SENATOR Miriam Defensor-Santiago called on her colleagues in the Senate to reject any additional funds for the nationwide free Wi-Fi initiative without looking into the status of the project, which the Department of Science and Technology vowed to finish by December.

“Was it not too ambitious for an agency to embark on a P3-billion project this year when it failed to implement several projects worth less than a billion in 2014? Of course Internet-loving Filipinos want free Wi-Fi, but can the DoST deliver on its promises?” she said.

The nationwide free Wi-Fi project costs P3 billion. An initial P1.4 billion has been programmed this year, but the DoST is asking another P1.6 billion in its proposed P17.8-billion budget in 2016. DoST officials are set to face senators for budget deliberations on Oct. 6.

Santiago, author of the Magna Carta for Internet Freedom, will file a resolution on Monday, urging a Senate inquiry on the DoST’s Information and Communications Technology Office, which, according to state auditors, underspent by P827.6 million in 2014.

The senator cited a recently released Commission on Audit report, which found that the ICTO faced roadblocks in two major projects in 2014. Due to this, it spent only P65.2 million of the P892.8 million in e-Government funds programmed that year.

The CoA said bulk of the unused funds were earmarked for the Integrated Government Philippines Project, which would have set up a shared network among offices delivering common services, and the Philippines Community eCenter Program.
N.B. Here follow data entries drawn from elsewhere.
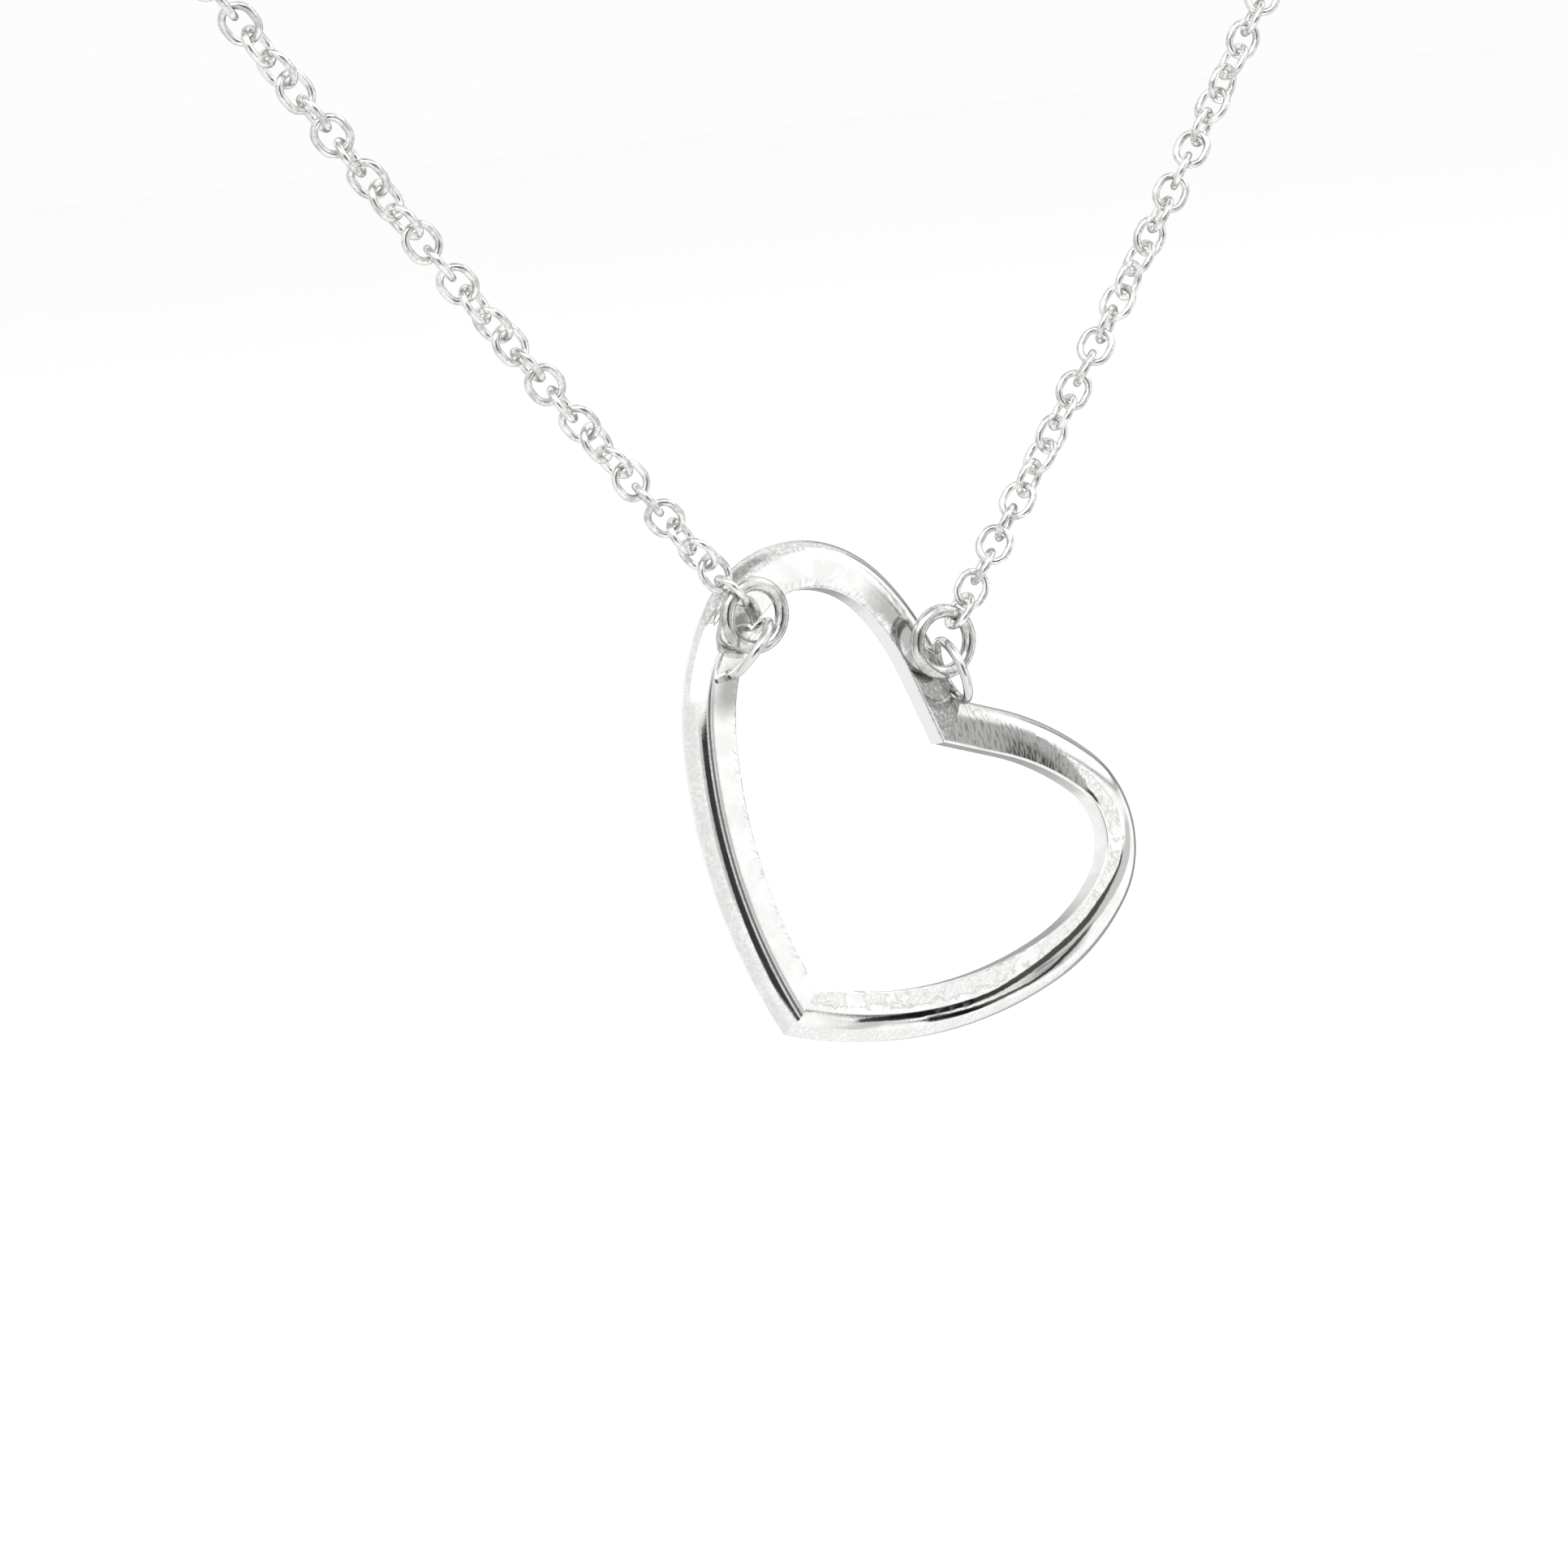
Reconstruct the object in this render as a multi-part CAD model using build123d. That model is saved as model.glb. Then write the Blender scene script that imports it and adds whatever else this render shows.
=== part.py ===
from build123d import *
import os
from math import acos, atan, atan2, ceil, cos, degrees, pi, radians, sin

# Heart necklace, hanging as if round a neck. The origin is the middle of the clasp at the nape.
# +Z is up and the front looks towards -Y. Lengths are millimetres, angles degrees.

# Heart: a band with an upright inner wall, a flat front and a wide outer shoulder, which leaves the
# front smoothly and meets the outer wall in an edge
heart_width = 34.5
band_width = 3.0
band_depth = 1.35
shoulder_width = 1.6
shoulder_radius = 1.75
edge_radius = 0.12

# Middle line of the band. Each half leaves the tip at its own angle from the heart's upright line, then
# bends back in three arcs (radius as a share of heart_width, turn). A last arc leads into a straight run
# that ends in the notch.
notch_share = 0.608
right_tip_angle = 67.0
right_bends = [(0.8165, 39.4), (0.377, 27.8), (0.150, 92.0)]
right_last_share = 0.51
left_tip_angle = 68.4
left_bends = [(0.896, 31.7), (0.394, 31.9), (0.196, 101.5)]
left_last_share = 0.398

# Near the tip the hole runs on between the halves, up to a rounded crease. The band is narrower from there
# to these shares of each half.
crease_side = -0.1
crease_height = 1.08
crease_radius = 0.5
right_narrow_share = 0.11
left_narrow_share = 0.25

# How it hangs: turned clockwise as seen from the front, foot leaning forward under its loops
heart_turn = 44.6
heart_lean = 11.4

# Two loops of round wire stand on the left half of the band, let into it and soldered. Each place is a
# share of the way from tip to notch, and a share of the band's width out from its middle line.
loop_outer = 4.45
loop_wire = 0.58
metal_behind_loop = 0.1
left_loop_along = 0.499
left_loop_out = -0.366
left_loop_facing = -1.8
left_loop_lean = 9.4
right_loop_along = 0.937
right_loop_out = 0.225
right_loop_facing = 57.0
right_loop_lean = 16.0

# Jump rings, upright, with their wire through the middle of the loops
ring_outer = 4.6
ring_wire = 0.85
left_ring_angle = 15.8
right_ring_angle = -12.8

# Chain: oval links of round wire, each a quarter turn from the last and a little more
link_length = 2.58
link_width = 2.2
link_wire = 0.44
running_gap = 0.13
left_twist = 15.0
right_twist = 10.0

# Clasp: a plain closed ring
clasp_outer = 6.0
clasp_wire = 0.85

# Strands: their angle from upright where their lines meet, steepening on a large radius as a hanging
# chain does, then a bend over the shoulder and a half circle round the nape
strand_angle = 40.4
sag_radius = 642.0
shoulder_bend = 18.0
neck_radius = 58.6

left_shape = (left_tip_angle, left_bends, left_last_share)
right_shape = (right_tip_angle, right_bends, right_last_share)
front = Vector(0, -1, 0)
up = Vector(0, 0, 1)


# Direction on the heart's face for a heading, clockwise from upright
def heading_vector(heading):
    return Vector(sin(radians(heading)), 0, cos(radians(heading)))


# Point of an arc after a turn; an arc is its start, heading, radius and whole turn
def arc_point(arc, turn):
    start, heading, radius, _ = arc
    centre = start + heading_vector(heading - 90) * radius
    return centre + heading_vector(heading - turn + 90) * radius


# Middle line of one half, as if it were the right one: its arcs, then start, heading and length of the
# straight run into the notch
def half_line(tip_angle, bends, last_share):
    arcs = []
    point = Vector(0, 0, 0)
    heading = tip_angle
    for share, turn in bends:
        arcs.append((point, heading, share * heart_width, turn))
        point = arc_point(arcs[-1], turn)
        heading = heading - turn
    radius = last_share * heart_width
    to_notch = Vector(0, 0, notch_share * heart_width) - point - heading_vector(heading - 90) * radius
    length = (to_notch.length**2 - radius**2) ** 0.5
    run_heading = degrees(atan2(to_notch.X, to_notch.Z) - atan2(radius, length))
    arcs.append((point, heading, radius, heading - run_heading))
    return arcs, arc_point(arcs[-1], arcs[-1][3]), run_heading, length


# Point of a half's band, as if it were the right one, at a share of the way from tip to notch and a share
# of the band's width out from its middle line
def band_point(shape, along, out):
    arcs, point, heading, length = half_line(*shape)
    rest = along * (sum(radius * radians(turn) for _, _, radius, turn in arcs) + length)
    for arc in arcs:
        turn = degrees(rest / arc[2])
        if turn <= arc[3]:
            point = arc_point(arc, turn)
            heading = arc[1] - turn
            rest = 0
            break
        rest -= arc[2] * radians(arc[3])
    return point + heading_vector(heading) * rest + heading_vector(heading + 90) * (out * band_width)


# Section of the band as a face at a point, with its flat front towards -Y
def band_section(point, outward):
    half_width = band_width / 2
    half_depth = band_depth / 2
    shoulder_drop = shoulder_radius - (shoulder_radius**2 - shoulder_width**2) ** 0.5
    shoulder_start = (half_width - shoulder_width, -half_depth)
    shoulder_end = (half_width, shoulder_drop - half_depth)
    plane = Plane(origin=point, x_dir=outward, z_dir=outward.cross(front) * -1)
    with BuildSketch(plane) as section:
        with BuildLine():
            Polyline(shoulder_start, (-half_width, -half_depth), (-half_width, half_depth),
                     (half_width, half_depth), shoulder_end)
            RadiusArc(shoulder_start, shoulder_end, -shoulder_radius)
        make_face()
        for corner in (-half_width, -half_depth), (-half_width, half_depth), (half_width, half_depth):
            fillet(section.vertices().sort_by_distance(corner)[0], edge_radius)
    return section.sketch


# One half of the band, cut on the upright line at tip and notch
def heart_half(shape):
    arcs, run_start, run_heading, run_length = half_line(*shape)
    # The first arc and the straight run go on past the cut
    past = 1.5 * band_width
    _, heading, radius, turn = arcs[0]
    back = degrees(past / radius)
    arcs[0] = (arc_point(arcs[0], -back), heading + back, radius, turn + back)
    run_section = band_section(run_start, heading_vector(run_heading + 90))
    half = extrude(run_section, run_length + past, heading_vector(run_heading))
    for start, heading, radius, turn in arcs:
        inward = heading_vector(heading - 90)
        centre = Axis(start + inward * radius, front)
        half += revolve(band_section(start, inward * -1), axis=centre, revolution_arc=turn)
    side = Pos(heart_width, 0, heart_width / 2) * Box(2 * heart_width, 4 * band_depth, 4 * heart_width)
    return half & side


# What the hole takes from the band between the halves at the tip
def tip_opening():
    crease = (crease_side, crease_height)
    left = band_point(left_shape, left_narrow_share, -0.5)
    right = band_point(right_shape, right_narrow_share, -0.5)
    left_radius = left_bends[0][0] * heart_width - band_width / 2
    right_radius = right_bends[0][0] * heart_width - band_width / 2
    with BuildSketch(Plane.XZ) as outline:
        with BuildLine():
            RadiusArc(crease, (right.X, right.Z), right_radius)
            Line((right.X, right.Z), (-left.X, left.Z))
            RadiusArc((-left.X, left.Z), crease, left_radius)
        make_face()
        fillet(outline.vertices().sort_by_distance(crease)[0], crease_radius)
    return extrude(outline.sketch, band_depth, both=True)


# A closed ring of round wire, upright, seen as a circle from the front
def wire_ring(outer, wire):
    return Rot(X=90) * Torus(outer / 2 - wire / 2, wire / 2)


# Middle of a soldered loop in the heart's own frame, standing forward of the band
def loop_place(along, out):
    point = band_point(left_shape, along, out)
    stand = loop_outer / 2 - band_depth / 2 + metal_behind_loop
    return Vector(-point.X, -stand, point.Z)


# A soldered loop, its flat side facing along the heart's width before it is turned
def soldered_loop(place, facing, lean):
    return Location(place) * Rot(Y=-facing) * Rot(Z=-lean) * Rot(Z=90) * wire_ring(loop_outer, loop_wire)


# Point and frame of a strand at a length from the meeting point, side -1 is left and 1 is right
def route_plane(length, side):
    if length <= strand_length:
        angle = radians(strand_angle) - length / sag_radius
        across = sag_radius * (cos(angle) - cos(radians(strand_angle)))
        rise = sag_radius * (sin(radians(strand_angle)) - sin(angle))
        along = Vector(side * sin(angle), 0, cos(angle))
        flank = Vector(cos(angle), 0, -side * sin(angle))
        return Plane(origin=meeting_point + Vector(side * across, 0, rise), x_dir=flank, z_dir=along)
    top = route_plane(strand_length, side)
    if length <= strand_length + shoulder_bend * pi / 2:
        angle = (length - strand_length) / shoulder_bend
        offset = top.z_dir * (shoulder_bend * sin(angle)) + front * (shoulder_bend * (cos(angle) - 1))
        along = top.z_dir * cos(angle) - front * sin(angle)
        return Plane(origin=top.origin + offset, x_dir=top.x_dir, z_dir=along)
    angle = (length - strand_length - shoulder_bend * pi / 2) / neck_radius
    outward = Vector(side * cos(angle), sin(angle), 0)
    along = Vector(-side * sin(angle), cos(angle), 0)
    flank = (outward * cos(radians(top_angle)) - up * sin(radians(top_angle))) * side
    return Plane(origin=Vector(outward.X, outward.Y - 1, 0) * neck_radius, x_dir=flank, z_dir=along)


# One oval link, upright, its flat side facing along X
def oval_link():
    bend = (link_width - link_wire) / 2
    run = link_length - link_width
    with BuildPart() as link:
        with BuildLine(Plane.YZ) as path:
            Line((bend, -run / 2), (bend, run / 2))
            CenterArc((0, run / 2), bend, 0, 180)
            Line((-bend, run / 2), (-bend, -run / 2))
            CenterArc((0, -run / 2), bend, 180, 180)
        with BuildSketch(Plane(origin=(0, bend, -run / 2), z_dir=(0, 0, 1))):
            Circle(link_wire / 2)
        sweep(path=path.wires()[0])
    return link.part


# All links of a strand, from the jump ring to the clasp
def strand_links(ring_length, side, twist):
    link = oval_link()
    reach = (link_length - link_wire) / 2 - link_wire / 2 - running_gap
    first = ring_length + ring_outer / 2 - ring_wire + reach
    last = half_length - clasp_outer / 2 + clasp_wire - reach
    steps = ceil((last - first) / (link_length - 2 * link_wire - running_gap))
    # The last link stands square to the clasp, as the first does to its ring
    square = side * 90 * steps - 90 + top_angle
    whole_twist = square + 180 * round((twist * steps - square) / 180)
    links = []
    for i in range(steps + 1):
        plane = route_plane(first + (last - first) * i / steps, side)
        links.append(plane.location * Rot(Z=90 * i - side * whole_twist * i / steps) * link)
    return links


# Length and height of a strand up to the shoulder, from closing the loop at the nape
reach_across = neck_radius + sag_radius * cos(radians(strand_angle))
bend_reach = (sag_radius**2 + shoulder_bend**2) ** 0.5
top_angle = degrees(acos(reach_across / bend_reach) + atan(shoulder_bend / sag_radius))
strand_length = sag_radius * radians(strand_angle - top_angle)
strand_rise = sag_radius * (sin(radians(strand_angle)) - sin(radians(top_angle)))
half_length = strand_length + (shoulder_bend + neck_radius) * pi / 2
meeting_height = -strand_rise - shoulder_bend * cos(radians(top_angle))
meeting_point = Vector(0, -neck_radius - shoulder_bend, meeting_height)

# Heart and loops in the heart's own frame, turned to hang, then leaned about the line through the loops
left_place = loop_place(left_loop_along, left_loop_out)
right_place = loop_place(right_loop_along, right_loop_out)
heart = mirror(heart_half(left_shape), about=Plane.YZ)
heart += heart_half(right_shape)
heart -= tip_opening()
heart += soldered_loop(left_place, left_loop_facing, left_loop_lean)
heart += soldered_loop(right_place, right_loop_facing, right_loop_lean)
turned = Rot(Y=heart_turn)
left_hook = (turned * Location(left_place)).position
right_hook = (turned * Location(right_place)).position
heart = (turned * heart).rotate(Axis(left_hook, right_hook - left_hook), -heart_lean)

# Jump rings over the loops; both strands run from them to the point where their lines meet
ring_radius = (ring_outer - ring_wire) / 2
left_ring = left_hook + heading_vector(left_ring_angle) * ring_radius
right_ring = right_hook + heading_vector(right_ring_angle) * ring_radius
span = (right_ring.X - left_ring.X) / sin(radians(strand_angle))
step = (left_ring.Z - right_ring.Z) / cos(radians(strand_angle))
left_length = (span + step) / 2
right_length = (span - step) / 2
crossing = left_ring + Vector(sin(radians(strand_angle)), 0, -cos(radians(strand_angle))) * left_length
heart = Location(meeting_point - crossing) * heart
ring_left = Location(route_plane(left_length, -1).origin) * wire_ring(ring_outer, ring_wire)
ring_right = Location(route_plane(right_length, 1).origin) * wire_ring(ring_outer, ring_wire)

parts = {
    "heart": heart,
    "ring_left": ring_left,
    "ring_right": ring_right,
    "chain_left": Compound(children=strand_links(left_length, -1, left_twist)),
    "chain_right": Compound(children=strand_links(right_length, 1, right_twist)),
    "clasp": wire_ring(clasp_outer, clasp_wire),
}

os.makedirs("parts", exist_ok=True)
for name, shape in parts.items():
    export_step(shape, f"parts/{name}.step")
    print(name, len(shape.solids()), round(shape.volume, 1))
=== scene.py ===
import bpy
from math import atan2, cos, degrees, pi, radians, sin
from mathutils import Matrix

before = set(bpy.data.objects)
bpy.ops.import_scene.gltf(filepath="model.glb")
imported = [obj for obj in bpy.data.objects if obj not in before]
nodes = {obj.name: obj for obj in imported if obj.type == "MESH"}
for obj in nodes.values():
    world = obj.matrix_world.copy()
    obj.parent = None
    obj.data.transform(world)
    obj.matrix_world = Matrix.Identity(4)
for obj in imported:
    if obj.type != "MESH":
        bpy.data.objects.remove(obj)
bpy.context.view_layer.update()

from types import SimpleNamespace
from mathutils import Matrix, Vector

scene = bpy.context.scene
millimetres = 1000.0  # in a metre; finishes are laid out in millimetres
print("frame loaded:", ", ".join(sorted(nodes)))


# helpers for shader trees

def addNode(tree, kind, values=None, **settings):
    node = tree.nodes.new(kind)
    for name, value in settings.items():
        setattr(node, name, value)
    for key, value in (values or {}).items():
        if isinstance(value, bpy.types.NodeSocket):
            tree.links.new(value, node.inputs[key])
        else:
            node.inputs[key].default_value = value
    return node


def doMath(tree, operation, first, second=0.0, third=0.0):
    return addNode(tree, "ShaderNodeMath", {0: first, 1: second, 2: third}, operation=operation).outputs[0]


def doVector(tree, operation, first, second=(0.0, 0.0, 0.0)):
    node = addNode(tree, "ShaderNodeVectorMath", {0: first, 1: second}, operation=operation)
    return node.outputs["Value" if operation in ("DOT_PRODUCT", "LENGTH") else "Vector"]


def multiply(tree, first, *others):
    for other in others:
        first = doMath(tree, "MULTIPLY", first, other)
    return first


def easeRange(tree, value, low, high, toLow=0.0, toHigh=1.0):
    values = {"Value": value, "From Min": low, "From Max": high, "To Min": toLow, "To Max": toHigh}
    return addNode(tree, "ShaderNodeMapRange", values, interpolation_type="SMOOTHSTEP").outputs[0]


def fadeRange(tree, value, low, high):
    return easeRange(tree, value, low, high, 1.0, 0.0)


def bumpRange(tree, value, start, full, fade, end):
    return multiply(tree, easeRange(tree, value, start, full), fadeRange(tree, value, fade, end))


def mixColors(tree, factor, first, second):
    return addNode(tree, "ShaderNodeMix", {0: factor, 6: first, 7: second}, data_type="RGBA").outputs[2]


def addNoise(tree, place, scale, detail=2.0, roughness=0.5):
    values = {"Vector": place, "Scale": scale, "Detail": detail, "Roughness": roughness}
    return addNode(tree, "ShaderNodeTexNoise", values).outputs[0]


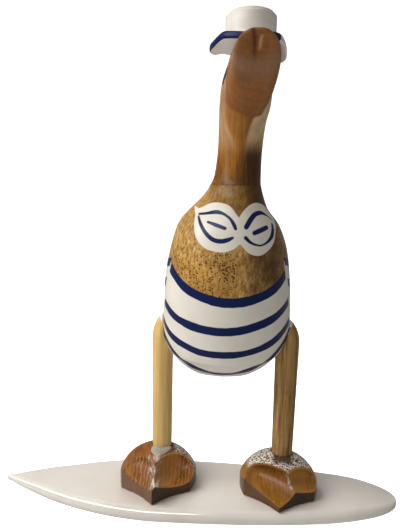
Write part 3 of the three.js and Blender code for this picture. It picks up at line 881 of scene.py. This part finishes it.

State auditors claimed that the underspending was the result of procurement delays, as they questioned whether the ICTO bids and awards committee for special projects was fully capable of handling high-value projects.

“Government efforts to pursue ICT projects are laudable. We cannot lag behind other countries on that front. But before the government can even dream of implementing big-ticket projects, it must improve the capacity of responsible agencies,” Santiago said.

She also agreed with COA recommendations for the ICTO to carefully select members of bids and awards committees for priority projects and to improve trainings on procurement bidding to help the agency efficiently perform its functions.

Besides flagging procurement inefficiencies, state auditors also criticized how a total of P186.7 million in project and maintenance and operating expenses funds of the ICTO reverted to the national treasury, an indicator, they said, of poor monthly cash programming.

Santiago said underspending should be avoided not only in the DOST, but in all agencies.

“This government cannot keep underspending and, at the last minute, force agencies to accelerate fund disbursement to buoy the economy,” she added.